Put me in charge of government housing. Ever live in a military barracks? You will maintain our property in a clean and good state of repair. Your home will be subject to inspections anytime and possessions will be inventoried. If you want a plasma TV or X box 360, then get a job and your own place.

In addition, you will either present a check stub from a job each week or you will report to a government job. It may be cleaning the roadways of trash, painting and repairing public housing, whatever we find for you. We will sell your 22 inch rims and low profile tires and your blasting stereo and speakers and put that money toward the common good.

Before you write that I’ve violated someones rights, realize that all of the above is voluntary. If you want our money, accept our rules. Before you say that this would be demeaning and ruin their self esteem consider that it wasn’t that long ago that taking someone else’s money for doing absolutely nothing was demeaning and lowered self esteem.

If we are expected to pay for other peoples mistakes we should at least attempt to make them learn from their bad choices. The current system rewards them for continuing to make bad choices.

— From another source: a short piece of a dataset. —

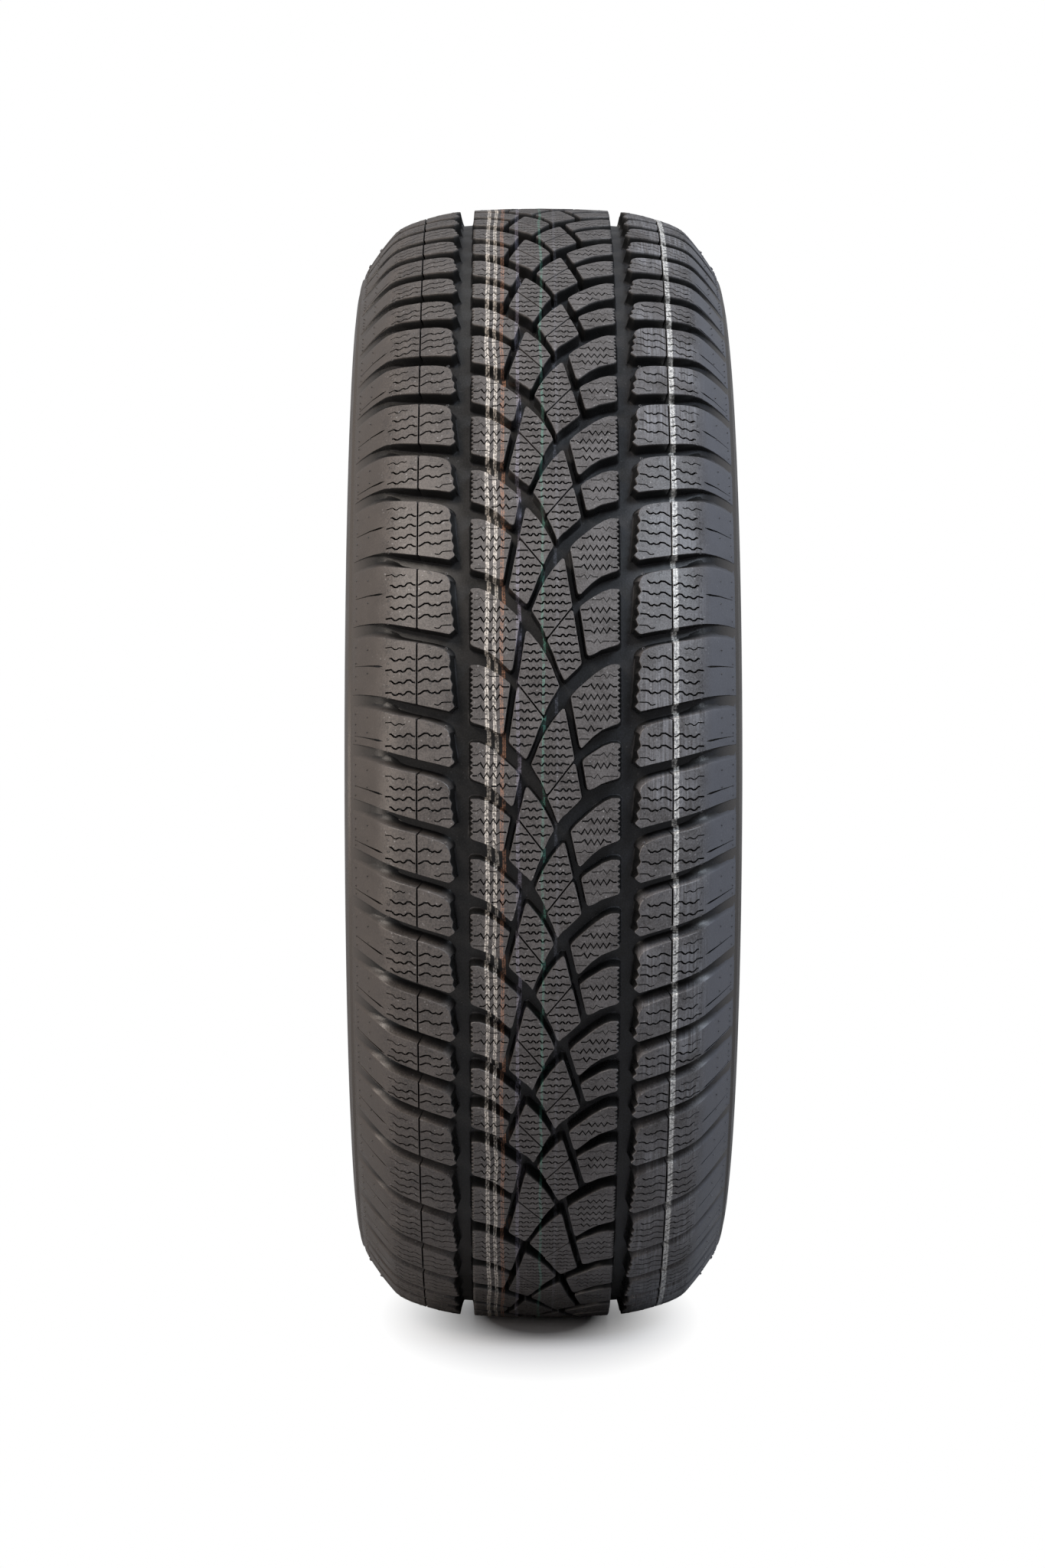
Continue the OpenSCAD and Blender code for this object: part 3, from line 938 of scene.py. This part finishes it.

– Alfred W. Evans, Gatesville, TX

Amen!!! Preach it, brother!

Thanks to Sean Linnane for reproducing Mr. Evans’ letter, and to the Waco Tribune Herald for publishing it in the first place. I have no doubt whatsoever that if the author’s program were implemented, we could slash entitlement spending overnight, and put our country in a much, much healthier position, financially speaking.

All we need now are politicians with the guts to stand up to the ‘entitlement crowd’ and implement such a program. Anyone know where they are? . . . Anybody? . . . I’m waiting . . . Anyone? Bueller?

*Sigh*

Peter

4 comments

  1. That is good language. I will use it, and give credit to Mr. Evans. I think we have a good crop of new conservative folks who will agree that welfare breeds dependable. I hope they will act accordingly.

    Thanks for sharing.

  2. It sounds good in theory, but I'd like to know how it would be implemented without imposing on anyone else. Unless you're planning on tracking all of everyone's purchases, it becomes impossible to tell who is spending cash on steak, as long as they make it a separate time purchase from their rice and beans on food stamps. I'm unwilling to have my purchases tracked.

    Likewise, I think tempering the austerity a bit might be a good plan. Inflicting vitamin deficiencies on the welfare class is not going to be conducive to getting them off welfare. Rickets and beri-beri and scurvy do not good workers make.

    As for the "military barracks" idea… dear god. How is that even going to work? You can do it in the military because you've got enough drill sergeants to deal with the privates. You'd create an entire class of welfare commisars to inspect housing projects with this plan.

    I agree that being on welfare shouldn't be pleasant, but you don't want to actually make the problem worse.